The most elaborative and interesting section is ‘marketing data’ section which unveils the strategies and business model of Groupon, an online business that sells deals. One set of data favours Groupon in benefiting the local merchants whereas another set of data claims that Groupon is hurting the business of local merchants. When such confusion arises then there comes number sense which differentiates the objectives of data. Another element of Groupon under study in the book is ‘Target market’. Groupon communicates with its clients through Emails, which they send to their target market. The success rate of their targeting model is 0.06% ie for every 10000 emails they get deals from 6 clients. Many targeting strategies are recommended on the basis of different sets of data.

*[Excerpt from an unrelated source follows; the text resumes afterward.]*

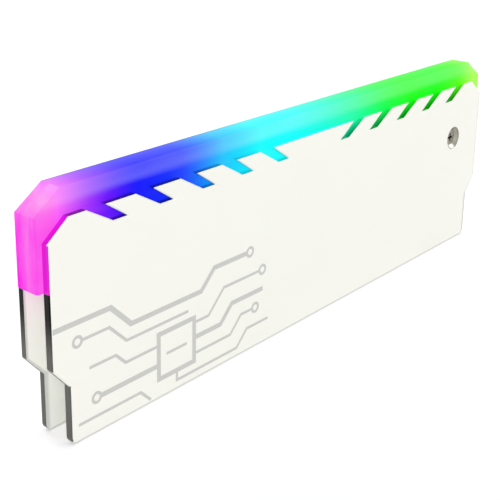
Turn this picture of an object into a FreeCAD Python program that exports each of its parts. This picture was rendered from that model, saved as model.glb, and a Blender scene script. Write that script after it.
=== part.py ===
"""Clamp-on heat spreader for a memory module: two notched aluminium plates with a lit bar between them.

Lengths are in millimetres. X runs along the module, Y through its thickness with the front plate at low Y,
and Z is up. The origin is at the middle of the bottom, level with the plates' lower edges.
"""
import FreeCAD, Part
import math
import os

# Plates
plate_length = 136.0
plate_height = 39.7
plate_thickness = 1.3
edge_break = 0.2
corner_cut_along = 4.4
corner_cut_down = 3.5

# Narrower lower part, which clears the latches of the module's slot
step_inset = 3.4
step_start_height = 10.9
step_end_height = 14.9
step_corner_radius = 0.8
foot_corner_radius = 1.5

# Slanted notches in the top edge
notch_count = 5
first_notch_from_end = 8.1
last_notch_from_middle = 8.55
notch_mouth = 4.0
notch_floor = 3.15
notch_depth = 3.2
notch_slant = 5.6

# Space between the plates
gap = 5.1

# Light bar
bar_rise = 4.5
bar_reach = 1.2
bar_corner_cut_along = 5.4
bar_corner_cut_down = 3.7
bar_edge_cut = 0.35
bar_below_notch = 1.9
bar_leg_width = 4.4
bar_leg_below_plate_top = 11.7
bar_inner_radius = 0.6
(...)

The author raises questions on how economic data is far away from the truth. The inflation and employment data are adjusted using the adjustment factor and assumptions which make it hard-to-believe for any data analyst. In the epilogue of this book, the author expects from the readers that they won’t take data at its face value ever again and they look it under the hood.

In all the sections of the book the author comprehensively explained with examples that what is shown is not always true. The examples are quite apt with the topics and easily understood as they are explained in simple language without using the statistical jargons. It’s a good-read for those who are interested in behind-the-scene-theories and like to crunch numbers to find out the truth. But obviously it’s not a casual read.